God raises up a “horn” for his people, sings the psalm (verse 14) — the horn of the ox or the ram that is the symbol of power throughout the Old Testament. Hannah had praised the strength of that horn, raised up for her in her distress (1 Samuel 2:1 King James Version), but then saw that same strength given to God’s anointed king (1 Samuel 2:10 King James Version) — the “horn” becomes the inclusio around her song.

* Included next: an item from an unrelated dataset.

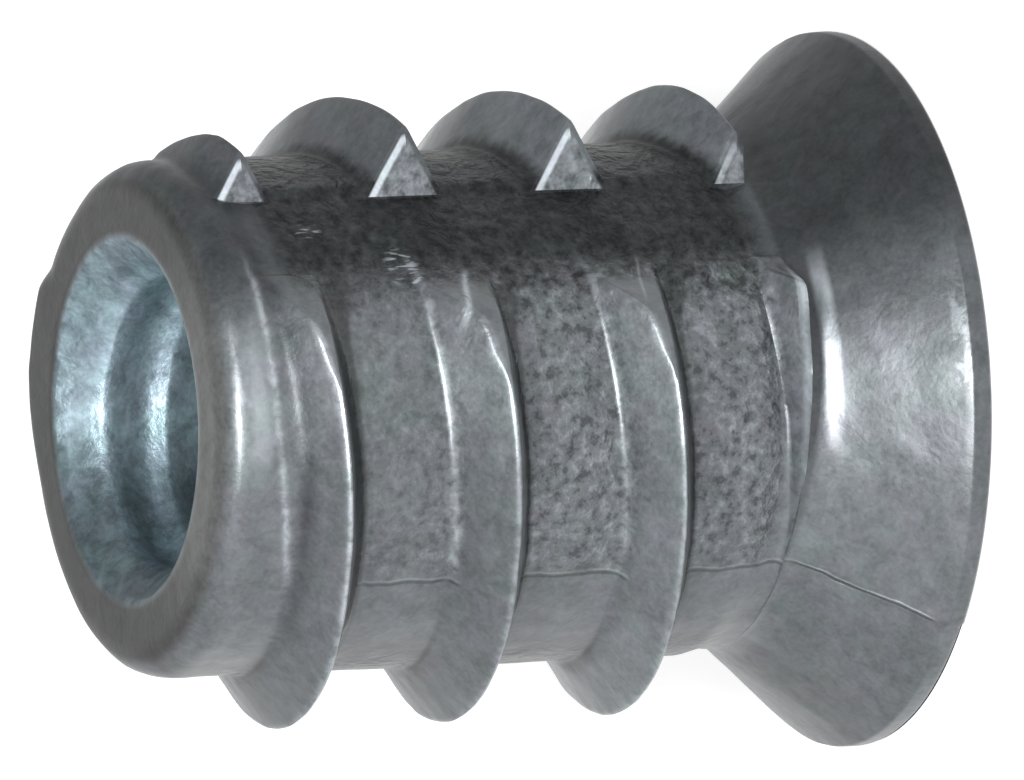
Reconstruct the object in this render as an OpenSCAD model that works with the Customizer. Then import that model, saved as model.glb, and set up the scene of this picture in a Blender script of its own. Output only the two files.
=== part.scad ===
// Threaded insert nut for wood, die-cast zinc alloy, hex drive, countersunk head.
// One solid piece.  Units are millimetres.
// Frame: the head face lies in z = 0 with its centre at the origin, and the
// threaded body points up +Z.  The part stands on its head.

/* [Body] */
// Length from the head face to the pilot end
body_length = 14; // [11:0.5:25]
// Diameter of the body between the ridges of the outer thread
root_d = 9.2; // [8.8:0.02:9.8]
// Radius on the outer edge of the pilot end
pilot_round = 0.65; // [0.2:0.05:0.8]
// Diameter of the plain neck below the outer thread
neck_d = 8.98; // [8.4:0.02:9.1]
// Height of the upper end of the neck above the head face
neck_top = 3.4; // [3:0.1:4.5]

/* [Head] */
// Diameter of the head
head_d = 12.9; // [11.5:0.1:13.5]
// Height of the cylindrical rim of the head
rim_height = 0.36; // [0.2:0.02:0.6]
// Radius on both edges of the rim
rim_round = 0.12; // [0.02:0.02:0.18]
// Included angle of the countersunk cone
cone_angle = 82; // [78:1:100]
// Radius of the fillet between the cone and the neck
cone_fillet = 1.3; // [0.4:0.1:1.8]

/* [Outer thread] */
// Diameter over the crest of the ridge
crest_d = 11.2; // [10:0.05:12]
// Rise of the single ridge in one turn
ridge_pitch = 3.2; // [2.6:0.1:4]
// Angle of the flank that faces the pilot end, measured from the radius
lead_flank = 37; // [25:1:45]
// Angle of the flank that faces the head, measured from the radius
load_flank = 28; // [15:1:35]
// Radius on the crest of the ridge
crest_round = 0.12; // [0.04:0.01:0.2]
// Distance from the pilot end to the crest where it first crosses the +X side
first_crest = 1.12; // [1:0.02:2]
// Turns before the +X side at which the ridge begins
start_turns = 0.035; // [0:0.005:0.1]
// Turns over which it would rise to its full height at its steep start
entry_turns = 0.13; // [0.05:0.01:0.3]
// Share of the full height at which the rise becomes gentle
start_share = 0.62; // [0.3:0.02:0.8]
// Turns over which the gentle rise reaches the full height
fade_turns = 0.55; // [0.3:0.05:1]
// Height above the head face of the flat wall that ends the thread
thread_end = 2.88; // [2.6:0.02:3.4]

/* [Gaps in the ridge] */
// Distance from the axis to both flat walls of a gap
gap_wall = 2.48; // [2:0.02:3]
// Share of the full height with which the ridge starts again after a gap
restart_height = 0.5; // [0.1:0.05:0.9]
// Angle over which it climbs back to its full height
restart_angle = 40; // [10:1:80]

/* [Bore] */
// Minor diameter of the 1/4-20 bore
bore_d = 5.1; // [4.9:0.02:5.3]
// Diameter of the countersink at the pilot end
mouth_d = 6.5; // [6.36:0.02:7.2]
// Included angle of that countersink
mouth_angle = 90; // [80:5:120]

/* [Hex socket] */
// Width across the flats
socket_af = 6.45; // [6.2:0.05:6.6]
// Depth below the head face
socket_depth = 4.5; // [3.5:0.1:6]
// Diameter of the chamfer at the mouth of the socket
socket_lead_d = 7.7; // [7.64:0.02:8.2]
// Diameter of the countersink where the bore meets the socket floor
floor_lead_d = 5.8; // [5.4:0.05:6.1]

/* [Hidden] */
$fn = 96;
zinc = [0.50, 0.51, 0.52];

root_r = root_d / 2;
neck_r = neck_d / 2;
head_r = head_d / 2;
crest_r = crest_d / 2;

// Countersunk cone: it runs from the rim up to the neck, at half the cone angle.
half_cone = cone_angle / 2;
cone_top = rim_height + (head_r - neck_r) / tan(half_cone);
fillet_run = cone_fillet * tan(half_cone / 2);

// Outer thread: the sweep has steps_per_turn sections in each turn, and its
// inner edge is sunk below the body's surface.
steps_per_turn = 60;
sunk_r = root_r - 0.3;
turn_first = -start_turns;
last_crest = body_length - thread_end
    + (crest_r - sunk_r) * tan(lead_flank) + crest_round;
turn_last = (last_crest - first_crest) / ridge_pitch;
step_count = ceil((turn_last - turn_first) * steps_per_turn);

// Bore and socket chamfers.
mouth_depth = (mouth_d - bore_d) / 2 / tan(mouth_angle / 2);
floor_lead_depth = (floor_lead_d - bore_d) / 2;
socket_corner_d = socket_af / cos(30);
socket_lead_depth = (socket_lead_d - socket_af) / 2;
through = 0.5;

// Half of the body's section, with the radius along X and the height along Y.
module body_section() {
    difference() {
        union() {
            translate([0, neck_top])
                square([root_r, body_length - neck_top]);
            translate([0, rim_height])
                square([neck_r, neck_top - rim_height + 0.01]);
            polygon([[0, rim_height], [head_r, rim_height],
                     [neck_r, cone_top], [0, cone_top]]);
            square([head_r, rim_height]);
            cone_fillet_section();
        }
        edge_cut([root_r, body_length], pilot_round, [1, 1]);
        edge_cut([head_r, 0], rim_round, [1, -1]);
        rim_top_cut();
    }
}

// Material that the fillet adds between the cone and the neck.
module cone_fillet_section() {
    difference() {
        polygon([[neck_r - 0.05, cone_top - 0.05],
                 [neck_r - 0.05, cone_top + fillet_run],
                 [neck_r, cone_top + fillet_run],
                 [neck_r + fillet_run * sin(half_cone),
                  cone_top - fillet_run * cos(half_cone)]]);
        translate([neck_r + cone_fillet, cone_top + fillet_run])
            circle(r = cone_fillet);
    }
}

// What a round edge takes away from a square corner.
module edge_cut(corner, r, way) {
    difference() {
        translate([corner[0] - way[0] * r / 2, corner[1] - way[1] * r / 2])
            square([r + 0.02, r + 0.02], center = true);
        translate([corner[0] - way[0] * r, corner[1] - way[1] * r])
            circle(r = r);
        translate([corner[0] - way[0] * (r + 1), corner[1]])
            square([2, 2 * r + 0.04], center = true);
        translate([corner[0], corner[1] - way[1] * (r + 1)])
            square([2 * r + 0.04, 2], center = true);
    }
}

// Round edge between the cone and the rim, which meet at less than a corner.
module rim_top_cut() {
    run = rim_round * tan(half_cone / 2);
    difference() {
        polygon([[head_r - run * sin(half_cone), rim_height + run * cos(half_cone)],
                 [head_r + 0.01, rim_height + run * cos(half_cone)],
                 [head_r + 0.01, rim_height - run],
                 [head_r, rim_height - run]]);
        translate([head_r - rim_round, rim_height - run])
            circle(r = rim_round);
    }
}

// Share of the full height that the ridge has t turns after the +X side.
function grown(t) =
    let (x = max(0, t - turn_first))
    min(1, x / entry_turns, start_share + (1 - start_share) * x / fade_turns);

// Share that is left of it behind each of the two gaps, where it starts low again
// and climbs back.
function climbed(t) =
    let (a = 360 * t - 180 * floor(2 * t), from = acos(gap_wall / root_r))
    a < 45 ? 1 : min(1, max(restart_height,
        restart_height + (1 - restart_height) * (a - from) / restart_angle));

// Section of the ridge at t turns: radius and height of its five corners.  Where
// the ridge climbs back it keeps the width of its foot and has a flat crest.
function ridge_section(t) =
    let (full = (crest_r - root_r) * grown(t),
         missing = full * (1 - climbed(t)),
         r = root_r + full - missing - (full > 0 ? 0 : 0.05),
         z = body_length - first_crest - ridge_pitch * t,
         lead_r = r - crest_round * (1 - sin(lead_flank)),
         load_r = r - crest_round * (1 - sin(load_flank)),
         lead_z = z + crest_round * cos(lead_flank) + missing * tan(lead_flank),
         load_z = z - crest_round * cos(load_flank) - missing * tan(load_flank))
    [[sunk_r, lead_z + (lead_r - sunk_r) * tan(lead_flank)],
     [lead_r, lead_z],
     [r, z],
     [load_r, load_z],
     [sunk_r, load_z - (load_r - sunk_r) * tan(load_flank)]];

// The whole ridge before it is cut: a right-hand helix, swept down from the
// pilot end.
module ridge_sweep() {
    points = [for (i = [0:step_count])
        let (t = turn_first + i / steps_per_turn, a = -360 * t)
        for (c = ridge_section(t)) [c[0] * cos(a), c[0] * sin(a), c[1]]];
    sides = [for (i = [0:step_count - 1], j = [0:4])
        let (k = (j + 1) % 5)
        for (f = [[5 * i + j, 5 * i + k, 5 * i + 5 + k],
                  [5 * i + j, 5 * i + 5 + k, 5 * i + 5 + j]]) f];
    first = [[0, 4, 3, 2, 1]];
    last = [[for (j = [0:4]) 5 * step_count + j]];
    polyhedron(points = points, faces = concat(sides, first, last), convexity = 6);
}

// The ridge with its flat lower end and its two gaps.  The walls of the gaps
// are parallel to the X and Y axes, the ways in which the mould opens.
module outer_thread() {
    reach = crest_r + 1;
    difference() {
        ridge_sweep();
        translate([0, 0, -1])
            cylinder(h = thread_end + 1, r = reach);
        for (side = [0, 180])
            rotate([0, 0, side])
                translate([gap_wall, -gap_wall - reach, -1])
                    cube([reach, reach, body_length + 2]);
    }
}

// Threaded bore at its minor diameter, with its countersinks.
module bore() {
    translate([0, 0, socket_depth - through])
        cylinder(h = body_length - socket_depth + 2 * through, d = bore_d);
    translate([0, 0, body_length - mouth_depth])
        cylinder(h = mouth_depth + through, d1 = bore_d,
                 d2 = mouth_d + 2 * through * tan(mouth_angle / 2));
    translate([0, 0, socket_depth])
        cylinder(h = floor_lead_depth, d1 = floor_lead_d, d2 = bore_d);
}

// Hexagonal drive socket in the head face, with its chamfered mouth.
module hex_socket() {
    translate([0, 0, -through])
        cylinder(h = socket_depth + through, d = socket_corner_d, $fn = 6);
    translate([0, 0, -through])
        cylinder(h = socket_lead_depth + through,
                 d1 = socket_lead_d + 2 * through, d2 = socket_af);
}

module insert_nut() {
    color(zinc)
    difference() {
        union() {
            rotate_extrude() body_section();
            outer_thread();
        }
        bore();
        hex_socket();
    }
}

insert_nut();
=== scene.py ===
"""Scene of a die-cast threaded insert nut for wood, standing on its countersunk head.

Every length is in millimetres until the last step of the node tree, which turns
the mesh into metres.  The angle round the axis is counted from +X, clockwise
when it is seen from the pilot end, so the ridge falls towards the head as the
angle grows.
"""
import logging
import math
from dataclasses import asdict, dataclass, field
from enum import Enum
from typing import Callable, Optional, Sequence, Union

import bpy
from mathutils import Matrix, Vector


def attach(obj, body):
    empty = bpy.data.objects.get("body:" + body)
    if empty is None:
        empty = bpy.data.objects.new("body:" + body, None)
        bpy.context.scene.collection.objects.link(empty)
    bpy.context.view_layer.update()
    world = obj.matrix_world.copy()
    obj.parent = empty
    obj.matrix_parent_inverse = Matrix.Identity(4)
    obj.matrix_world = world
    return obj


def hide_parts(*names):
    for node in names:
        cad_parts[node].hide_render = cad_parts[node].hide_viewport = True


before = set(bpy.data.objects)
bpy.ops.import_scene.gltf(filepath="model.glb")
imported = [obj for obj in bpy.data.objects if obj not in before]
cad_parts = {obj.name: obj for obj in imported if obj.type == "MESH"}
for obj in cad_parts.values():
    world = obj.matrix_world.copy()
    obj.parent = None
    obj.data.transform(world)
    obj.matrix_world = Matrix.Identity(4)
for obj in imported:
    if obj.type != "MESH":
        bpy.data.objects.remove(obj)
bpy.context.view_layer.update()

LOG = logging.getLogger("insert_nut")

Number = Union[float, int, "Term"]
Shade = tuple[float, float, float]
RADIAN = math.pi / 180


# ---------------------------------------------------------------- node trees
@dataclass(frozen=True, eq=False)
class Term:
    """A number that a node tree works out, with the usual signs of arithmetic."""

    sheet: "Sheet"
    socket: bpy.types.NodeSocket

    def __add__(self, other: Number) -> "Term":
        """Adds."""
        return self.sheet.sum("ADD", self, other)

    __radd__ = __add__

    def __sub__(self, other: Number) -> "Term":
        """Subtracts another number from this one."""
        return self.sheet.sum("SUBTRACT", self, other)

    def __rsub__(self, other: Number) -> "Term":
        """Subtracts this number from another."""
        return self.sheet.sum("SUBTRACT", other, self)

    def __mul__(self, other: Number) -> "Term":
        """Multiplies."""
        return self.sheet.sum("MULTIPLY", self, other)

    __rmul__ = __mul__

    def __truediv__(self, other: Number) -> "Term":
        """Divides this number by another."""
        return self.sheet.sum("DIVIDE", self, other)

    def __rtruediv__(self, other: Number) -> "Term":
        """Divides another number by this one."""
        return self.sheet.sum("DIVIDE", other, self)

    def __gt__(self, other: Number) -> "Term":
        """Gives 1 where this number is the greater, and 0 elsewhere."""
        return self.sheet.sum("GREATER_THAN", self, other)

    def __lt__(self, other: Number) -> "Term":
        """Gives 1 where this number is the smaller, and 0 elsewhere."""
        return self.sheet.sum("LESS_THAN", self, other)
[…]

Later, Mary, of course, sang Hannah’s song (Luke 1:46-55), wondering at that same strength that is now to be brought into the world through her. Hannah and Mary, lowly nobodies, both recognize that through them, God is doing something amazing for Israel and all people, for sun and stars, dandelions and dogwoods, larkspurs and locusts, for snips and snails and puppy dog tails, for the earth and all its creatures. The psalm includes both the offense of particularity and the promise of particularity. Let God’s strength be found here, sings the Psalm — here in the God of Israel, the God of Bethlehem, who is also the God of the moon and stars. Let God’s salvation be found here, sings Mary.
And Watts is right: “Let heaven and nature sing!” And we join in. What else is there to do once we get it, once we hear that creation’s God is Israel’s God is Jesus’ God is our God? I am brought back into the unity of all things, and God is out for us all.